A este grupo se le asigna la coordinación de los asesinatos de los taxistas Héctor Figueroa y Diego Celentano, así como el atentado a tiros contra la comisaría 15ª; todos cometidos con una misma pistola 9 milímetros y municiones con la sigla de la Policía de Santa Fe.
El segundo grupo aparece más difuso en el relato de los fiscales, aunque se mencionaron los nombres del empresario Esteban Lindor Alvarado, condenado a prisión perpetua por dirigir un violento emporio criminal en base a la venta de drogas, y de Claudio “Morocho” Mansilla, un peso pesado de barrio Santa Lucía condenado a 25 años de prisión por un doble crimen.

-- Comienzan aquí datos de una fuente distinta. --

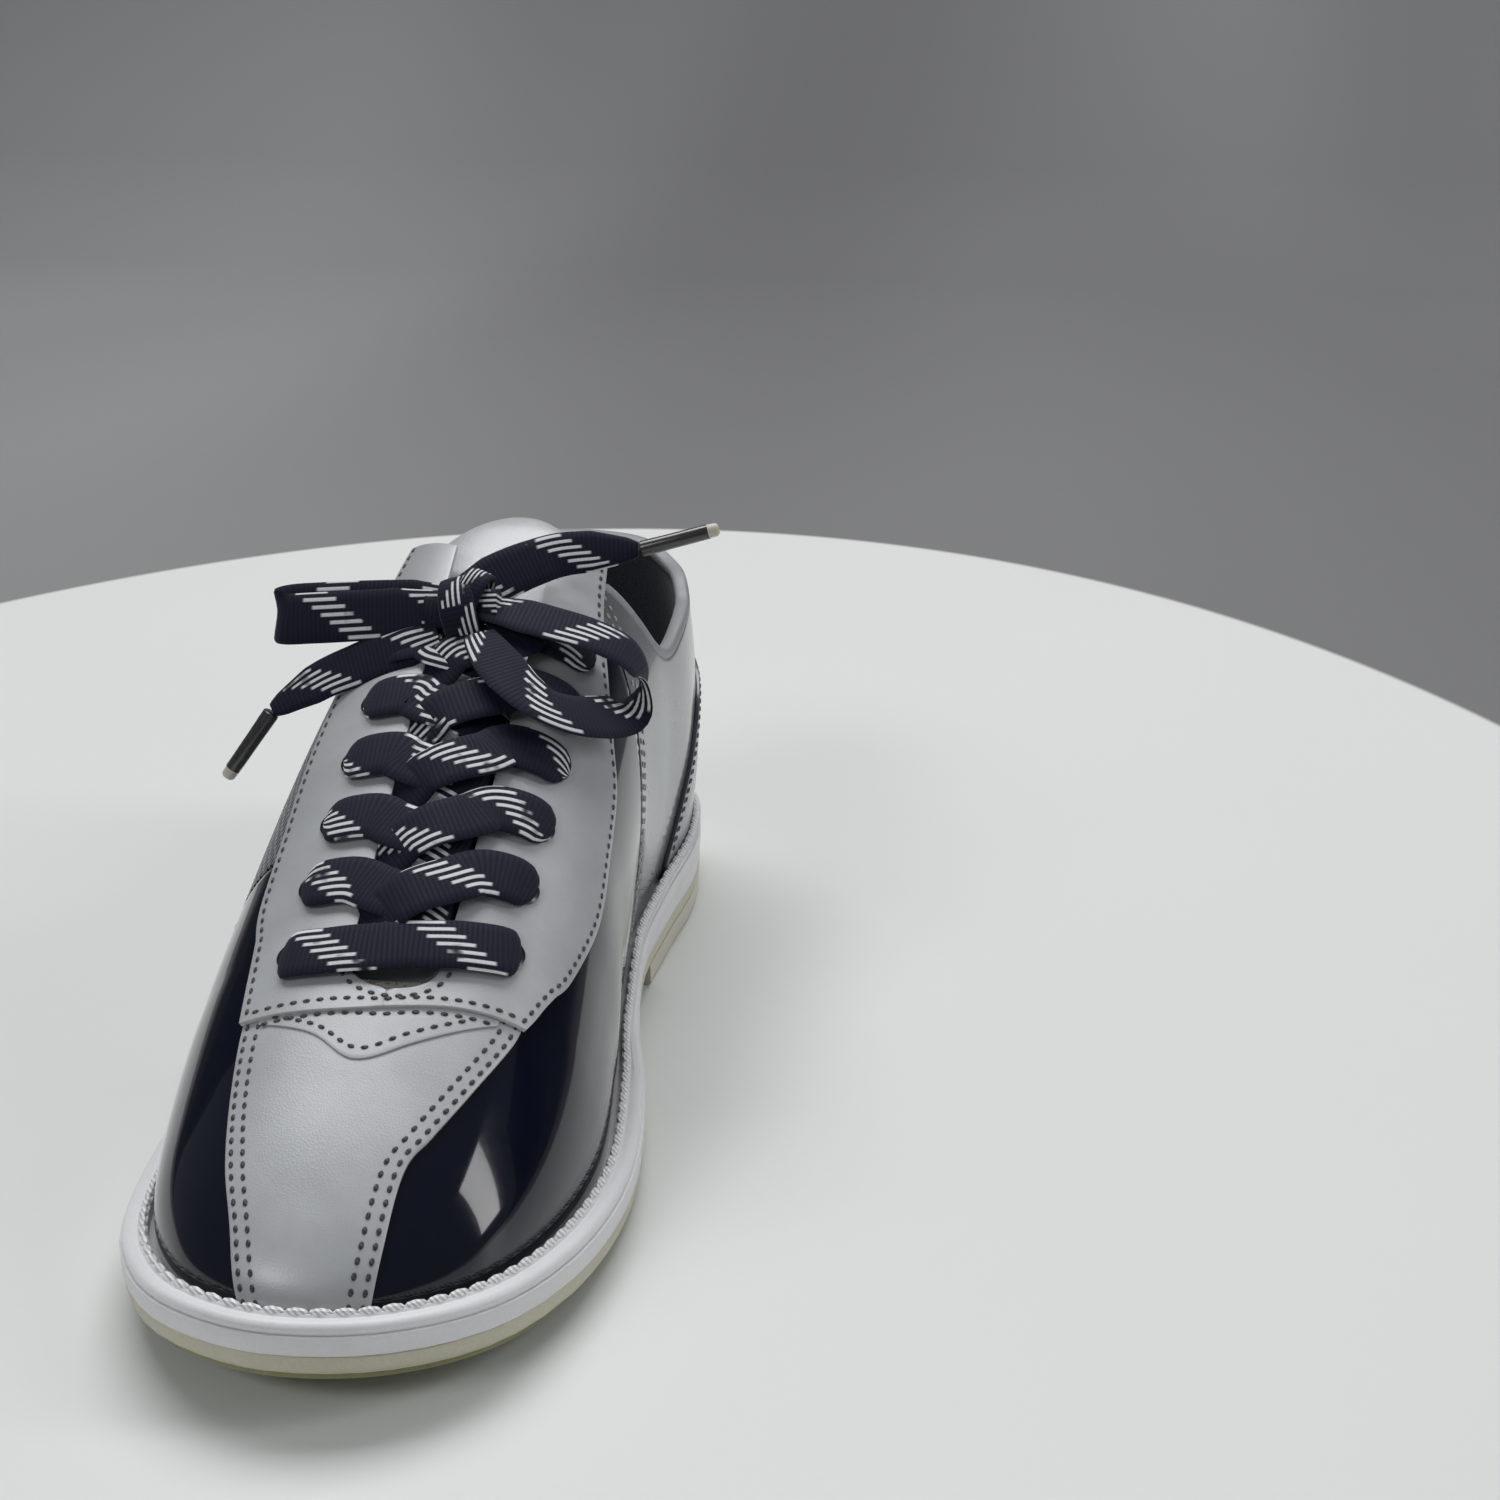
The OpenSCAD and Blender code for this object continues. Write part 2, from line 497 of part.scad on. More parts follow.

A este segundo grupo se le asignan la organización del ataque al chofer de un colectivo 122 rojo, el pasacalle con amenazas a funcionarios que apareció colgando del puente de Oroño y Circunvalación, el crimen del colectivero Marcos Daolia y el del playero Bruno Bussanich. Este último caso, según la investigación, fue cometido por el mismo adolescente de 15 años acusado de dispararle al taxista Figueroa. Este nexo, a criterio de los investigadores, revela una interconexión entre las dos células definidas detrás de los ataques. Hechos que, según la hipótesis oficial, fueron cometidos como una réplica al endurecimiento del régimen de detención de los presos de alto perfil. En ese esquema, por debajo de la pareja de Chucky y Brenda fueron imputados como gestores de tercera línea Axel Uriel Rodríguez, Gustavo Márquez y su pareja Macarena Solange Muñoz.
Luego de una audiencia que se extendió por ocho horas la jueza Paula Alvarez les dictó prisión preventiva por el plazo de ley de hasta dos años a los cinco acusados. En tanto, dos de los cuatro adolescentes involucrados que tienen más de 16 años están a disposición de la Justicia de Menores.
La sociedad de los matadores adolescentes debería preguntarse, con seriedad, humildad y dolor, cómo fue posible llegar a estos niveles de deshumanización.